What the task requires =>
Find the lines holding "that" and copy them.

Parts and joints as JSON =>
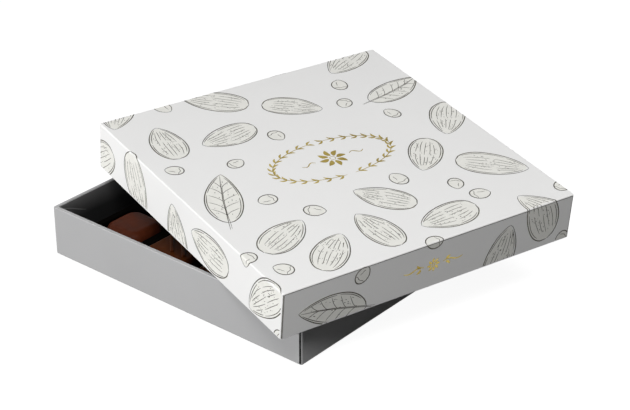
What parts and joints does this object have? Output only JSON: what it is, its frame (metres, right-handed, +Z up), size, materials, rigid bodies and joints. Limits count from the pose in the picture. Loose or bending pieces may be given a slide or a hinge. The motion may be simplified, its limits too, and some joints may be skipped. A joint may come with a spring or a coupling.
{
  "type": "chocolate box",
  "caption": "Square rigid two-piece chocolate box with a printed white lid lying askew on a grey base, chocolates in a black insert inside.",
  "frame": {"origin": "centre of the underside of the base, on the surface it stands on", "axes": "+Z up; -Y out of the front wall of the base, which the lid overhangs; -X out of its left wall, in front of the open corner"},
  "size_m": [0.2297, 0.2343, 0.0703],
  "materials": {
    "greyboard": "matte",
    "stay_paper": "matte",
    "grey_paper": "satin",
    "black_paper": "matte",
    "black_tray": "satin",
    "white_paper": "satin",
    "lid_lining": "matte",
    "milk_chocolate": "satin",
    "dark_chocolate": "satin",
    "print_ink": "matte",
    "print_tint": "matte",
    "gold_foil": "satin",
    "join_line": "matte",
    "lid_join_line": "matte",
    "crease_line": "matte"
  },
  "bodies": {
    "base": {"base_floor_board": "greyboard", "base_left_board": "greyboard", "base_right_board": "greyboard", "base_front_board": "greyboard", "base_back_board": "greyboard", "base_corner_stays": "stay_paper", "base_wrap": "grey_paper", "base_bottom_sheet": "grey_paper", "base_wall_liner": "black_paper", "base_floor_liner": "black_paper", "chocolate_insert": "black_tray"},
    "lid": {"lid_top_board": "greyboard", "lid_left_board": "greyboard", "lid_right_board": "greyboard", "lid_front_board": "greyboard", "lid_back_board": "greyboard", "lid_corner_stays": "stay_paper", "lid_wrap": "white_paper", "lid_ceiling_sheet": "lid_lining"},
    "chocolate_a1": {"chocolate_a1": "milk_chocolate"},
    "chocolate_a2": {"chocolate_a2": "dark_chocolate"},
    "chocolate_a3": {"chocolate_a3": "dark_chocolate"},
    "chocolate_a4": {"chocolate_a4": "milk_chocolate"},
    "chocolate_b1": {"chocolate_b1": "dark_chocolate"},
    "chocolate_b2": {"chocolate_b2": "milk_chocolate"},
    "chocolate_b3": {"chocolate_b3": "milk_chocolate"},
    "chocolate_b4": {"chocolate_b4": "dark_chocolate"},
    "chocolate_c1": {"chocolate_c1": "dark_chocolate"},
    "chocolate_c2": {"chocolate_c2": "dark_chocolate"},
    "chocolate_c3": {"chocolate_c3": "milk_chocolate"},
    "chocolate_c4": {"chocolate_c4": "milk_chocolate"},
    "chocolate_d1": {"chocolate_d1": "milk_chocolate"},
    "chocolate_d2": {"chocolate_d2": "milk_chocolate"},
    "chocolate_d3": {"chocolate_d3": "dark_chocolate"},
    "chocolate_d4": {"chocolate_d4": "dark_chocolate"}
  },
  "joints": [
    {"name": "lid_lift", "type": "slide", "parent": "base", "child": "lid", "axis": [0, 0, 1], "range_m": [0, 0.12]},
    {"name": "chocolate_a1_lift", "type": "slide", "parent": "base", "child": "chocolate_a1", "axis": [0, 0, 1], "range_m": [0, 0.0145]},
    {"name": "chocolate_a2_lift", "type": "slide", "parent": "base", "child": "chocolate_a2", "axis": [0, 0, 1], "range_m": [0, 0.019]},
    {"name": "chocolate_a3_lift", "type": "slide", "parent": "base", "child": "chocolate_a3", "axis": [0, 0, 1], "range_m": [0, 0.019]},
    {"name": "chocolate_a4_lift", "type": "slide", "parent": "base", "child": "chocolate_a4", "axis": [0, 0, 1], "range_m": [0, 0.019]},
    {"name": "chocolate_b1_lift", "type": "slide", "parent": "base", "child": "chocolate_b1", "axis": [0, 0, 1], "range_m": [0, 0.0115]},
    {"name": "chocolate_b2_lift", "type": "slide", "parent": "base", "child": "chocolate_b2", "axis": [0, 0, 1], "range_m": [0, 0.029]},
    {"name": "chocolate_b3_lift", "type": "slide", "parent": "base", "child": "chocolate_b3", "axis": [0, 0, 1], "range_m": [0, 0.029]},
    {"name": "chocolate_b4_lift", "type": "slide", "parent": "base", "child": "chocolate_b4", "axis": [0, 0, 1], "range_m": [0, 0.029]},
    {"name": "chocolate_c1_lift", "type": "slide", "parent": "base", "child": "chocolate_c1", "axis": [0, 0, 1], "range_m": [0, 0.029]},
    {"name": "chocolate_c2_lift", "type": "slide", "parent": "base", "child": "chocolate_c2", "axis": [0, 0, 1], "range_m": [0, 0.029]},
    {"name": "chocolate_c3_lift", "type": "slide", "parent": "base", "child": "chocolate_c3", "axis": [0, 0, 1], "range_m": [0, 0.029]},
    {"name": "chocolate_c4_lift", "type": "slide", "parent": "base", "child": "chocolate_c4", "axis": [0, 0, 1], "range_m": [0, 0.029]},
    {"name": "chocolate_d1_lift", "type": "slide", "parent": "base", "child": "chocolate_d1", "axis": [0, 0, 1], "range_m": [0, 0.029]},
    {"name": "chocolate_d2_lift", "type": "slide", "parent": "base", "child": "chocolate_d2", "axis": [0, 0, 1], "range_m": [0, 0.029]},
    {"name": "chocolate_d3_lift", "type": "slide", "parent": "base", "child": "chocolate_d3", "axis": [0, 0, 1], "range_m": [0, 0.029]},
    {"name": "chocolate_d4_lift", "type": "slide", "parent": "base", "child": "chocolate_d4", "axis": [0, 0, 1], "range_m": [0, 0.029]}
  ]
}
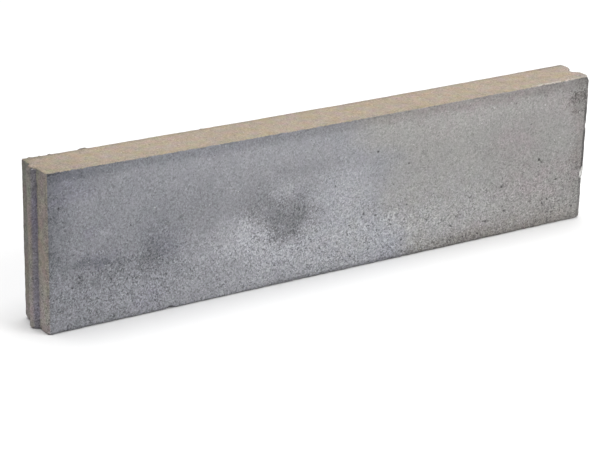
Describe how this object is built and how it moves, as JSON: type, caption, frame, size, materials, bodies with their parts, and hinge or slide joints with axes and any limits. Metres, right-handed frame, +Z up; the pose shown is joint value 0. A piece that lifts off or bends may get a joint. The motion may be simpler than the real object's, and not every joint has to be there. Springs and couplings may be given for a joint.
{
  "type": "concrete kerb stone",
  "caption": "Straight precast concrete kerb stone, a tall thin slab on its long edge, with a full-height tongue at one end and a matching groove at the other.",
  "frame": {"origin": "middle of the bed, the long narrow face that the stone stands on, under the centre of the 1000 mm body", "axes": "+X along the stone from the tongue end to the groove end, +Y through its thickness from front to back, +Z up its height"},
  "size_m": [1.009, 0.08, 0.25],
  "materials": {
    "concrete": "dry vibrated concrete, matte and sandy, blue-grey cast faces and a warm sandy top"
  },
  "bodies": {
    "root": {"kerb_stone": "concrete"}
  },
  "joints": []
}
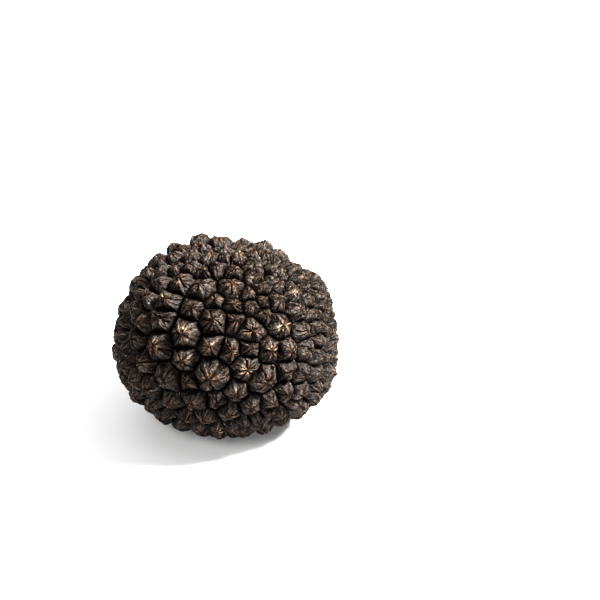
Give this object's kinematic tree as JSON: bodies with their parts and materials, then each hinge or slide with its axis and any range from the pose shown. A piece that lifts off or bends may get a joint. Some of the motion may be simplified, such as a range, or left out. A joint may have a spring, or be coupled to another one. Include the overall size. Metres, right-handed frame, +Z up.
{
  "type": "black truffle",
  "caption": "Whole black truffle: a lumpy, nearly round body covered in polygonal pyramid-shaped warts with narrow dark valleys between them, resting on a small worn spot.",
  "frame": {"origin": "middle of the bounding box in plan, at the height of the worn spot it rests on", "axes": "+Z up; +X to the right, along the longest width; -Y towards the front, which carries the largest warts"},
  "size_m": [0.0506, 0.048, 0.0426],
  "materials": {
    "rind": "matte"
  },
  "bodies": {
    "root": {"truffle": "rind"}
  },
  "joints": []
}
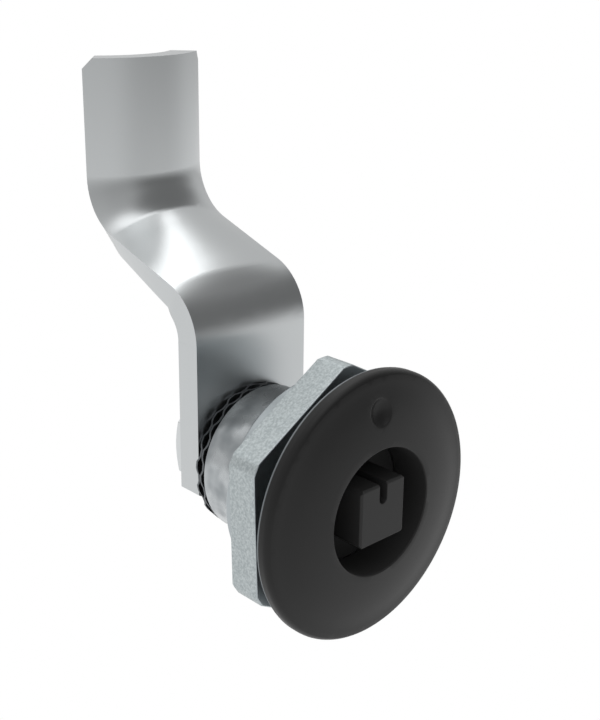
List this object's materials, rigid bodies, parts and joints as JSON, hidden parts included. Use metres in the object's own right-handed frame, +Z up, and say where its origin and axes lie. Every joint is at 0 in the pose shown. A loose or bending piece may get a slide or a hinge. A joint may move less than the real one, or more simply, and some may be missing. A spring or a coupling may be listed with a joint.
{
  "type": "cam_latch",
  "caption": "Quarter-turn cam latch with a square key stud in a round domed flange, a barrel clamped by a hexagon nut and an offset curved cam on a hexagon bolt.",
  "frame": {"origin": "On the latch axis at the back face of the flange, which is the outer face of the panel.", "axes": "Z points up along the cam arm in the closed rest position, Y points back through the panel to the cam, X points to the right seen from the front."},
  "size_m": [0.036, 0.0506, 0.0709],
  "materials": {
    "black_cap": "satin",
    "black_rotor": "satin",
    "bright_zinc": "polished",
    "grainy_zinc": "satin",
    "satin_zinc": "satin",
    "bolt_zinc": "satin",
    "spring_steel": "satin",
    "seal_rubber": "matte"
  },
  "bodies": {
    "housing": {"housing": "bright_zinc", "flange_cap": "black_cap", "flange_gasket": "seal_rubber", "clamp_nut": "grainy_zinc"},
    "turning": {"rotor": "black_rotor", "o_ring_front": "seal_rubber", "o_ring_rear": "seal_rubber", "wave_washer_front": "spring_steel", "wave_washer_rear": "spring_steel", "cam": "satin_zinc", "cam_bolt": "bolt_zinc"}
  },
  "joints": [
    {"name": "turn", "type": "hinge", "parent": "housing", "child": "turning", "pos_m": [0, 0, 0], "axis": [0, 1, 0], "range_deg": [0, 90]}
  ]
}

Worked answer =>
Describe how this object is built and how it moves, as JSON: type, caption, frame, size, materials, bodies with their parts, and hinge or slide joints with axes and any limits. Metres, right-handed frame, +Z up; the pose shown is joint value 0. A piece that lifts off or bends may get a joint. The motion may be simpler than the real object's, and not every joint has to be there. Springs and couplings may be given for a joint.
  "frame": {"origin": "middle of the bed, the long narrow face that the stone stands on, under the centre of the 1000 mm body", "axes": "+X along the stone from the tongue end to the groove end, +Y through its thickness from front to back, +Z up its height"},
Give this object's kinematic tree as JSON: bodies with their parts and materials, then each hinge or slide with its axis and any range from the pose shown. A piece that lifts off or bends may get a joint. Some of the motion may be simplified, such as a range, or left out. A joint may have a spring, or be coupled to another one. Include the overall size. Metres, right-handed frame, +Z up.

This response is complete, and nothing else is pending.